* **Given instruction**:
Starting at the line containing "The Blender code", please quote every line up to and including the line containing "PIN_R, 20, None))", exactly, and nothing beyond.

--- Provided data ---

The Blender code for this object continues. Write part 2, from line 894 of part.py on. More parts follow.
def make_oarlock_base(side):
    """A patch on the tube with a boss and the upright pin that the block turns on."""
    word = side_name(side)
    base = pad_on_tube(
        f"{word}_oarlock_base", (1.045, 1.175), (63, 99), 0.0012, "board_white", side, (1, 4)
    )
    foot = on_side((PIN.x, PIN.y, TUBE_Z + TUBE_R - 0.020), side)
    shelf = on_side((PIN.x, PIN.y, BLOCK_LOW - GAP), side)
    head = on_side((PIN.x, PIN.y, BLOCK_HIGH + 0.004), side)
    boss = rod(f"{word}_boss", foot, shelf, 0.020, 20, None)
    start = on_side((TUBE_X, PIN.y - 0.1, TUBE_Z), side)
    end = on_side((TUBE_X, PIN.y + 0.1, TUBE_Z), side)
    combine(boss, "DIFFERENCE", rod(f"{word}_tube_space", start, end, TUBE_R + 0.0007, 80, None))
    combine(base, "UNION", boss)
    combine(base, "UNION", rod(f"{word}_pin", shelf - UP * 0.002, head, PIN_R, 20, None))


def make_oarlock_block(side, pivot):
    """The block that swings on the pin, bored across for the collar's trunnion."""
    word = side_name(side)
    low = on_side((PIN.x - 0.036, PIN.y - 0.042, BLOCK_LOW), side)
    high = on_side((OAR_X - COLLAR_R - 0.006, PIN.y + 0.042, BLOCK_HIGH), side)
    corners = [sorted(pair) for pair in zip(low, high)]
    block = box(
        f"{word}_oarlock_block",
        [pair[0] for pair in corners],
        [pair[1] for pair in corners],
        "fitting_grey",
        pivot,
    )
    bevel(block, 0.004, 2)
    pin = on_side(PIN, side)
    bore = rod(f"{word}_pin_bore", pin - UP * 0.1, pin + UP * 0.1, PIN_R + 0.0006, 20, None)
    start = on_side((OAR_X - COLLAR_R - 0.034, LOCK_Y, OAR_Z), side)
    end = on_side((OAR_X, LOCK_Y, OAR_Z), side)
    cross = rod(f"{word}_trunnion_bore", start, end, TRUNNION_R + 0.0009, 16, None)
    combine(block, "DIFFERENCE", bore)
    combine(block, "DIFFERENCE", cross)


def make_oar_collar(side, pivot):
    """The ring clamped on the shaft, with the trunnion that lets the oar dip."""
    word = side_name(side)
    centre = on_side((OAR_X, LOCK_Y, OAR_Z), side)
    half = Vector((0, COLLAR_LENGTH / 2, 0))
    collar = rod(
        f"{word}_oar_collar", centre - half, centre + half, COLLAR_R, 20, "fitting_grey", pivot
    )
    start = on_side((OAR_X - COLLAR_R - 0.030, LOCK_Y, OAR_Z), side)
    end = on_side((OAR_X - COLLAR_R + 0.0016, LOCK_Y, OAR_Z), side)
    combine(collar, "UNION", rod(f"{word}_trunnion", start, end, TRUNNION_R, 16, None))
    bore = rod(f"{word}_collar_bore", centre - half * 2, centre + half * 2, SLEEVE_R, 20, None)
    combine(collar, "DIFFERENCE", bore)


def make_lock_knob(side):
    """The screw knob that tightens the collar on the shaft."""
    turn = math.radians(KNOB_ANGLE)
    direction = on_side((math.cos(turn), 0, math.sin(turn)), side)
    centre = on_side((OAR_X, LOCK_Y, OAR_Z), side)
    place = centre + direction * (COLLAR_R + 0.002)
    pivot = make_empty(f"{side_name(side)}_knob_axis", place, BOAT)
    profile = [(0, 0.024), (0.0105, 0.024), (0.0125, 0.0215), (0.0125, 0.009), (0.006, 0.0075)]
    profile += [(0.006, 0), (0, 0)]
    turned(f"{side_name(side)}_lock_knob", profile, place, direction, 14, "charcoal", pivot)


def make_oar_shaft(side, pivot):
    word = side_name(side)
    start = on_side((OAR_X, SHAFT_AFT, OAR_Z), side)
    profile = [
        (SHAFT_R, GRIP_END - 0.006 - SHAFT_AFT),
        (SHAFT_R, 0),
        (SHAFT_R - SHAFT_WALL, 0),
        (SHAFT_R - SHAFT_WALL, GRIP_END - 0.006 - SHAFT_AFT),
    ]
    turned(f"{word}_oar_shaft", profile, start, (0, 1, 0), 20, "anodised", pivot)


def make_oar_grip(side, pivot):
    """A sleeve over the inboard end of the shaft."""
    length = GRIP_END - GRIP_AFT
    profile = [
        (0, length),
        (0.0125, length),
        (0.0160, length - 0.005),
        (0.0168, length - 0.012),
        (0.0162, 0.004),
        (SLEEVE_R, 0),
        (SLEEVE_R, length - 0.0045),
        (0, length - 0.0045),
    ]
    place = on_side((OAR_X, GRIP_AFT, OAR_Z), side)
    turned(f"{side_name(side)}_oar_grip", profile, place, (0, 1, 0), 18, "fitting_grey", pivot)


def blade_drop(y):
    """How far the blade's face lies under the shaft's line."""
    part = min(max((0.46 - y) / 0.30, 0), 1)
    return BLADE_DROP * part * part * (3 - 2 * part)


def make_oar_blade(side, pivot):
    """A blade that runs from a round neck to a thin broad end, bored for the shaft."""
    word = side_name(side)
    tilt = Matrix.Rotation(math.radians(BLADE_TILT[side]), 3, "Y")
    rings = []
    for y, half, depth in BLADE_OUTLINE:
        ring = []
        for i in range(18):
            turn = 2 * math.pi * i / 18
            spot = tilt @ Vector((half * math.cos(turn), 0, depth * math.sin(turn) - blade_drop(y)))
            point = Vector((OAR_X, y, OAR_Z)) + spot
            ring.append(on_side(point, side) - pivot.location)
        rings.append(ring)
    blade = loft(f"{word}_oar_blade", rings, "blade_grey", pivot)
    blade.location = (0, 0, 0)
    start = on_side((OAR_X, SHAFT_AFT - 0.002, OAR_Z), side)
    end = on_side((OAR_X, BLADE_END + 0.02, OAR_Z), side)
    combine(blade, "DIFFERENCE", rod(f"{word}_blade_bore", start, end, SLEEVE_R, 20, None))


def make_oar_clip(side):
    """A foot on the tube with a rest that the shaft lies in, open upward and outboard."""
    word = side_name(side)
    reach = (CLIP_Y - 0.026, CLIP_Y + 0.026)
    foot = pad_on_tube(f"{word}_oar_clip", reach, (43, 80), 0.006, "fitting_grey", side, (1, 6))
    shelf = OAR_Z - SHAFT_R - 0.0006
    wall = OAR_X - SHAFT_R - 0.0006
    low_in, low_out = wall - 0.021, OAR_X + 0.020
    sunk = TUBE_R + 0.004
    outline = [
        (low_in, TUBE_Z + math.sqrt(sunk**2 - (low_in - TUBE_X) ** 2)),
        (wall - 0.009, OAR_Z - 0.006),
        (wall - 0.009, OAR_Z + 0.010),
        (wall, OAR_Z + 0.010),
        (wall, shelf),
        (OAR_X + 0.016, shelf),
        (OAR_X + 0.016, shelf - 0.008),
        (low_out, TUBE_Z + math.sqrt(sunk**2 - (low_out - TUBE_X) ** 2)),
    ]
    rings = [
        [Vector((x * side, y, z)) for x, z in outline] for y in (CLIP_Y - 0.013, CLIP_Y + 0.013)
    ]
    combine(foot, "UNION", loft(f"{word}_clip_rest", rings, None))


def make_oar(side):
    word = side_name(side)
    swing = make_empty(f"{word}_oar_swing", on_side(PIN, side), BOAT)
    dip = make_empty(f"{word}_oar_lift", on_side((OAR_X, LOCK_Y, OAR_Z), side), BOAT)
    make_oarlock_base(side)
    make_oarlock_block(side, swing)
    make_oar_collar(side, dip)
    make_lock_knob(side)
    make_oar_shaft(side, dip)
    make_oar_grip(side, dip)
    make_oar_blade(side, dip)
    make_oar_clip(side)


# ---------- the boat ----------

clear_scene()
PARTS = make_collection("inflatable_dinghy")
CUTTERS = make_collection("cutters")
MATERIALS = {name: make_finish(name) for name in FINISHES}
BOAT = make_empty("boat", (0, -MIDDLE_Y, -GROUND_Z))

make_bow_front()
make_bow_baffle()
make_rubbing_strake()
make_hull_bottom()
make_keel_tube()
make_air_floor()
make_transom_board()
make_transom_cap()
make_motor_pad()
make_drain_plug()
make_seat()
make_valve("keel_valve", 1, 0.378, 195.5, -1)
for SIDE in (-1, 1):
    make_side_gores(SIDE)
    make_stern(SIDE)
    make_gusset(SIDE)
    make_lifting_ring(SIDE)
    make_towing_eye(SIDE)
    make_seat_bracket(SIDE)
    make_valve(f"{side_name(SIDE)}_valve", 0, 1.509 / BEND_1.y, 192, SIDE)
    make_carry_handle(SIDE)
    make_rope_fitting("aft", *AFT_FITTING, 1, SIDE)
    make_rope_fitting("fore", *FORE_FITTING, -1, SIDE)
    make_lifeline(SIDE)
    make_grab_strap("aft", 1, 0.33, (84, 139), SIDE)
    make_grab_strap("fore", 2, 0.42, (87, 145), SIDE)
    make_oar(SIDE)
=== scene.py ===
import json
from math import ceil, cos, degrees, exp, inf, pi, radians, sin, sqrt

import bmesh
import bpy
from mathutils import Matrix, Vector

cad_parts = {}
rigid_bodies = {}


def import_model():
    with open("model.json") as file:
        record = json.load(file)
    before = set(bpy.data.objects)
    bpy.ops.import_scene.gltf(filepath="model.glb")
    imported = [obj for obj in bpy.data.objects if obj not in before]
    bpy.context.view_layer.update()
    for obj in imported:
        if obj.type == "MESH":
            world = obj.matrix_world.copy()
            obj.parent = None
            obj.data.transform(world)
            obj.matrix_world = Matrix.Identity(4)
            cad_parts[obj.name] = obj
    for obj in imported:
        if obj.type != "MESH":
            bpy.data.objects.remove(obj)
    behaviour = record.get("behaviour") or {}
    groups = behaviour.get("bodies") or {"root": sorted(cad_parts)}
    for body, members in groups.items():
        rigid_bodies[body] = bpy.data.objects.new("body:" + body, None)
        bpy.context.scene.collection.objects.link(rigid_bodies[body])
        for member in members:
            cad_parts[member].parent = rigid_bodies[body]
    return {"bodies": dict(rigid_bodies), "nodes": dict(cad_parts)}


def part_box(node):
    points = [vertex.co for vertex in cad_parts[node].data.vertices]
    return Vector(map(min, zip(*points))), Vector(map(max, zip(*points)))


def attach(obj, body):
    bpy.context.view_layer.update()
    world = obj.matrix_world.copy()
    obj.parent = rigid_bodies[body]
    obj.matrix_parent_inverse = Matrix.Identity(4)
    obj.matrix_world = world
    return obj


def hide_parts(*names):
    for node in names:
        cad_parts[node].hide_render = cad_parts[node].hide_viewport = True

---
--- Provided data ---

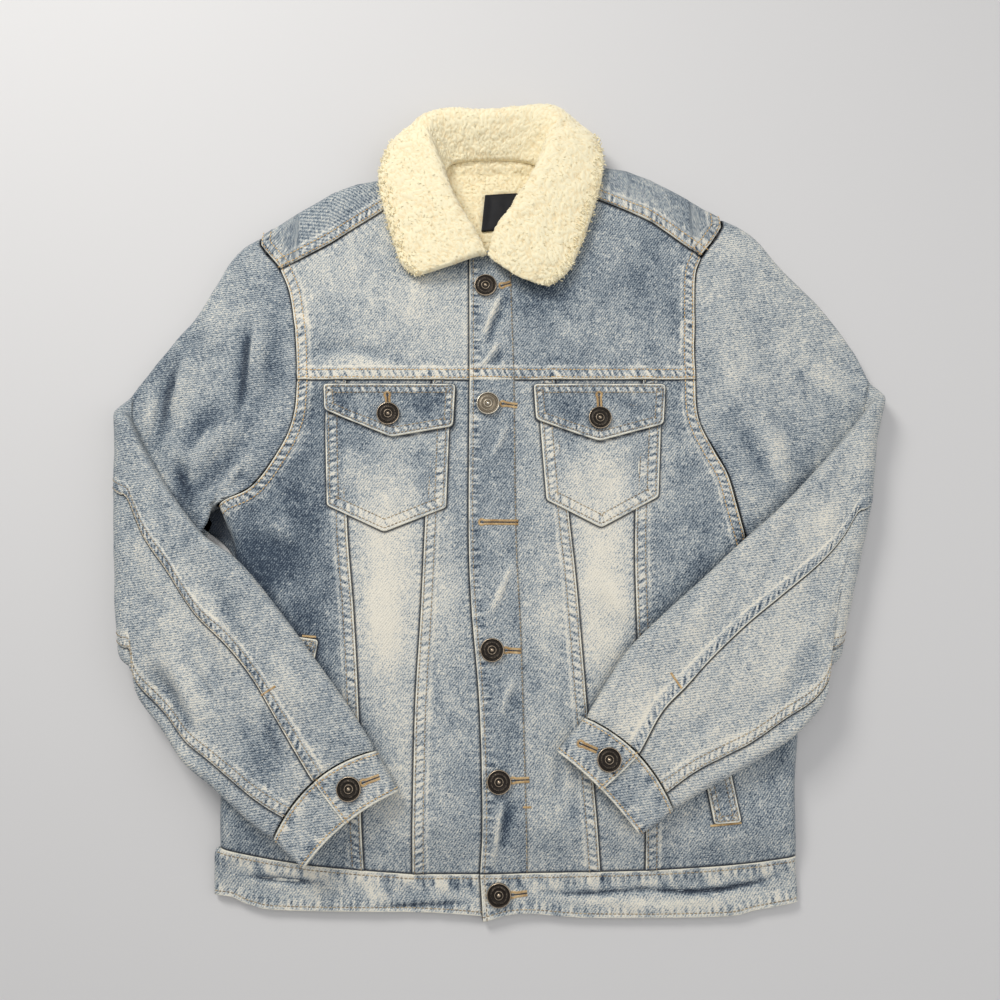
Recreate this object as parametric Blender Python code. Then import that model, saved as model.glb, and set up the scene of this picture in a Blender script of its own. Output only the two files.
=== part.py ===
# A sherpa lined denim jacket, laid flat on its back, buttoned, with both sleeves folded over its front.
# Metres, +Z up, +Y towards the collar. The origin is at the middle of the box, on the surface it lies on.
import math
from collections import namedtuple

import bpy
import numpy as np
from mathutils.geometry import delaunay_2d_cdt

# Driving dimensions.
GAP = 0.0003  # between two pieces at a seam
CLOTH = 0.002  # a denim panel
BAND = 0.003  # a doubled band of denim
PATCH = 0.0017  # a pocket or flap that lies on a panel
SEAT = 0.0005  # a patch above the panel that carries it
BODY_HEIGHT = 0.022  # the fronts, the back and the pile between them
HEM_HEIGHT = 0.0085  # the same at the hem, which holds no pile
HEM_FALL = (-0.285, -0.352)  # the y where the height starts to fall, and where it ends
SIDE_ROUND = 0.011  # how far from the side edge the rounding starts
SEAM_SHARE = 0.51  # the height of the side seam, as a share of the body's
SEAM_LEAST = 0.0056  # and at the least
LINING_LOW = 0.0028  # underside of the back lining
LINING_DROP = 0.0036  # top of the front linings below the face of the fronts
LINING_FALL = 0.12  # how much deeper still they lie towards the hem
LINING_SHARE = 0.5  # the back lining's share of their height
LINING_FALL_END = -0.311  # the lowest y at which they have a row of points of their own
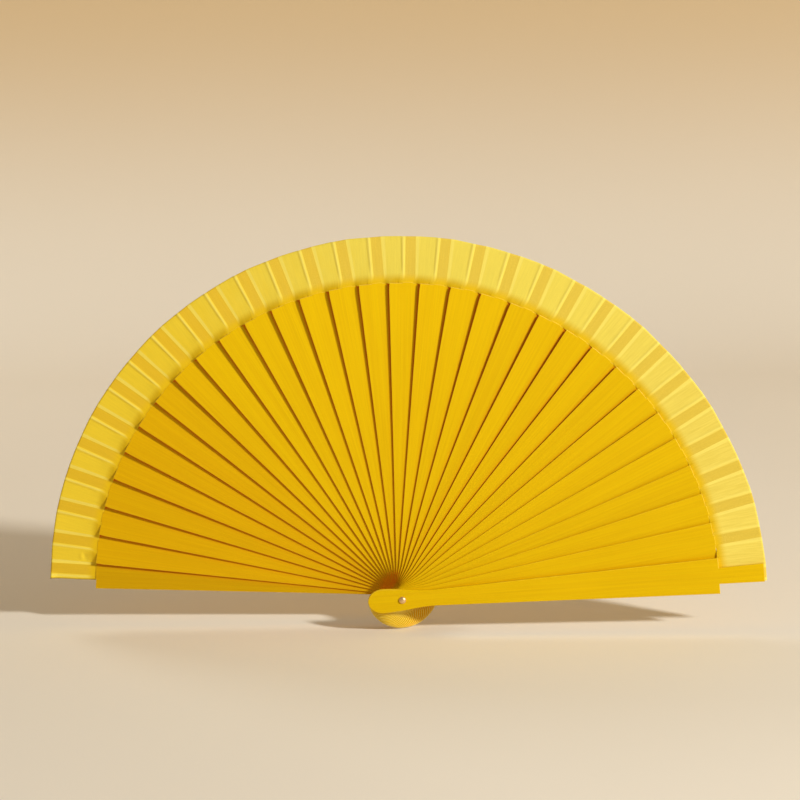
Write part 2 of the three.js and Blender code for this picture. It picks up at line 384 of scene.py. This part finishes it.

---
--- Provided data ---

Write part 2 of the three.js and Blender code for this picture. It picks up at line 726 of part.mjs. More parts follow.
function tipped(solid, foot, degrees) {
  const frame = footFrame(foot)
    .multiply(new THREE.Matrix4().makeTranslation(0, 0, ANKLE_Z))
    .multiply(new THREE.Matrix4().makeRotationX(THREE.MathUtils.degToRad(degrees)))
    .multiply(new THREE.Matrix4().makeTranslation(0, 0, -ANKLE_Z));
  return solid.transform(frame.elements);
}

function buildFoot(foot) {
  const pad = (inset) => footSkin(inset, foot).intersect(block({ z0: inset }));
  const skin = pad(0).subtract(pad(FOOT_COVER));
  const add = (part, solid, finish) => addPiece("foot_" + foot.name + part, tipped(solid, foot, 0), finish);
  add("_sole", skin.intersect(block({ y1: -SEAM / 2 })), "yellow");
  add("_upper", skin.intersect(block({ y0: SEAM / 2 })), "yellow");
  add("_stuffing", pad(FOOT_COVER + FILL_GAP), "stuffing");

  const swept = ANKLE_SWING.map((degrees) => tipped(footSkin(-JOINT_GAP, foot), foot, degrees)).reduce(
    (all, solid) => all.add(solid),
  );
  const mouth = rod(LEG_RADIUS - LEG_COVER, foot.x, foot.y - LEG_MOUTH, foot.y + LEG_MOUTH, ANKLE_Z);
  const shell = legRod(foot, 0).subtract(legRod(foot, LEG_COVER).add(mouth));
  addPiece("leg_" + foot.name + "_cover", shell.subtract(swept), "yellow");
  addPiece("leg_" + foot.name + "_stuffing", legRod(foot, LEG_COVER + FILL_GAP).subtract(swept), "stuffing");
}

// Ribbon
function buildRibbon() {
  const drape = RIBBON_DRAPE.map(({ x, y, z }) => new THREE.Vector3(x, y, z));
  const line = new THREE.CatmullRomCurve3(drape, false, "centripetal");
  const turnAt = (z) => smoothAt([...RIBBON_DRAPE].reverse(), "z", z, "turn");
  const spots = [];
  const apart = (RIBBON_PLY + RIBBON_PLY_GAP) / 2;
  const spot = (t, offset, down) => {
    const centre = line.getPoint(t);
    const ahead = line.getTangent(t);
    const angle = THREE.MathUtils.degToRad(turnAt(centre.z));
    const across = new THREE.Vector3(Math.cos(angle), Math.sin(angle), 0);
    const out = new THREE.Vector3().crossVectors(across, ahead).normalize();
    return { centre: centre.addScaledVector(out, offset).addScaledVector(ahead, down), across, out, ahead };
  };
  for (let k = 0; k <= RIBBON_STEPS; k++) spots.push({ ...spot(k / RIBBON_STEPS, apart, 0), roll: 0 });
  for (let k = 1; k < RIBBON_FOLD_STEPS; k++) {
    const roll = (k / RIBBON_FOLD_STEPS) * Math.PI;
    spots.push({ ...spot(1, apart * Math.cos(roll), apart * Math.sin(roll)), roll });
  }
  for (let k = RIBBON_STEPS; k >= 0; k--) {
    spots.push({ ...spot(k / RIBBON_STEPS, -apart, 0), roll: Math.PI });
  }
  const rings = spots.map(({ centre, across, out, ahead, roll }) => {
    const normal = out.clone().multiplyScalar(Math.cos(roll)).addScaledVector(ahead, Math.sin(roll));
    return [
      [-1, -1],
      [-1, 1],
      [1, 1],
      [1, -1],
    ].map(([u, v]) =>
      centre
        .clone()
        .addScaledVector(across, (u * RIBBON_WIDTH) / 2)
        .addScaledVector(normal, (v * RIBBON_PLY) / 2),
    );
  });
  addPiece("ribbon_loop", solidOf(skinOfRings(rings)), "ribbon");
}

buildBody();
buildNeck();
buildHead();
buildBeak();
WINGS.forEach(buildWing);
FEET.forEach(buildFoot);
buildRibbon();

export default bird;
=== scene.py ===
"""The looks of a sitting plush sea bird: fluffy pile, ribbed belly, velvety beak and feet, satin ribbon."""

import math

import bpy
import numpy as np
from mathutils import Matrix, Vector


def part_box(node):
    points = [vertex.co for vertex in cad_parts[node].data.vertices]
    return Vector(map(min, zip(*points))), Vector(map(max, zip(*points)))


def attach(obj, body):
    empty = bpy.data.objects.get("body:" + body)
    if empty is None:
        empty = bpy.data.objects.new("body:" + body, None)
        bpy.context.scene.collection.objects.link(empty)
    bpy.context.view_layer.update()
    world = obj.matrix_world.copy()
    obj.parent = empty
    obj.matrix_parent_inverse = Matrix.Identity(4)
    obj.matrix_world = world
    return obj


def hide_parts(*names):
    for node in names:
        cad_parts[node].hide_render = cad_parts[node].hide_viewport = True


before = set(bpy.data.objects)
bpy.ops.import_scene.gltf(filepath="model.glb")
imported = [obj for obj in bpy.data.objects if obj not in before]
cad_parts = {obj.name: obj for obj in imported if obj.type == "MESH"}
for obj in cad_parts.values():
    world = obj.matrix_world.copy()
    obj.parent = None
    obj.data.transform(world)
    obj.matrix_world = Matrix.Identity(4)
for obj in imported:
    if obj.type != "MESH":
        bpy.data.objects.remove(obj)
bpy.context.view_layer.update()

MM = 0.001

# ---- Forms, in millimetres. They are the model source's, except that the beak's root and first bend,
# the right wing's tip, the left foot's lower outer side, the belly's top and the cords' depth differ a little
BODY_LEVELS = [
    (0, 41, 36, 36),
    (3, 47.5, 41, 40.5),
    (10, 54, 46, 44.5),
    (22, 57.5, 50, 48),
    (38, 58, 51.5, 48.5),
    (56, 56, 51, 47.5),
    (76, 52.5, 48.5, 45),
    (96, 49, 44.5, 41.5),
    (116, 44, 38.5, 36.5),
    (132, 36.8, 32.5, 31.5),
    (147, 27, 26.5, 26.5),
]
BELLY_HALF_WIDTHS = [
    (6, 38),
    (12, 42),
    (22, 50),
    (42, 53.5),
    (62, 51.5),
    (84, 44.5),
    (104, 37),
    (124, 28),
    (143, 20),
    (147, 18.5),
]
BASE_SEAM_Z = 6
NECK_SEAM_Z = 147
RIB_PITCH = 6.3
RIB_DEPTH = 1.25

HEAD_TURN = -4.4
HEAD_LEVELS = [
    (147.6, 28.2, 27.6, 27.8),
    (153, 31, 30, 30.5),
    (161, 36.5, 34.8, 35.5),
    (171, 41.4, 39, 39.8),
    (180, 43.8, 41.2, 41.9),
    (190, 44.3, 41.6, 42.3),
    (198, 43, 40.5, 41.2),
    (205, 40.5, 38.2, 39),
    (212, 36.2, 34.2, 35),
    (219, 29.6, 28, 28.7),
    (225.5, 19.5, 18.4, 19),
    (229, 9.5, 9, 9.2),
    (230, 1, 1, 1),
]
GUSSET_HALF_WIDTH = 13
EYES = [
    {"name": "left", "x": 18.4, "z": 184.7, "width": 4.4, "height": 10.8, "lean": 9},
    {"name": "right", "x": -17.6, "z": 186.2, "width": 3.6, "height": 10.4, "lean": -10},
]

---

* **Written answer**:
The Blender code for this object continues. Write part 2, from line 894 of part.py on. More parts follow.
def make_oarlock_base(side):
    """A patch on the tube with a boss and the upright pin that the block turns on."""
    word = side_name(side)
    base = pad_on_tube(
        f"{word}_oarlock_base", (1.045, 1.175), (63, 99), 0.0012, "board_white", side, (1, 4)
    )
    foot = on_side((PIN.x, PIN.y, TUBE_Z + TUBE_R - 0.020), side)
    shelf = on_side((PIN.x, PIN.y, BLOCK_LOW - GAP), side)
    head = on_side((PIN.x, PIN.y, BLOCK_HIGH + 0.004), side)
    boss = rod(f"{word}_boss", foot, shelf, 0.020, 20, None)
    start = on_side((TUBE_X, PIN.y - 0.1, TUBE_Z), side)
    end = on_side((TUBE_X, PIN.y + 0.1, TUBE_Z), side)
    combine(boss, "DIFFERENCE", rod(f"{word}_tube_space", start, end, TUBE_R + 0.0007, 80, None))
    combine(base, "UNION", boss)
    combine(base, "UNION", rod(f"{word}_pin", shelf - UP * 0.002, head, PIN_R, 20, None))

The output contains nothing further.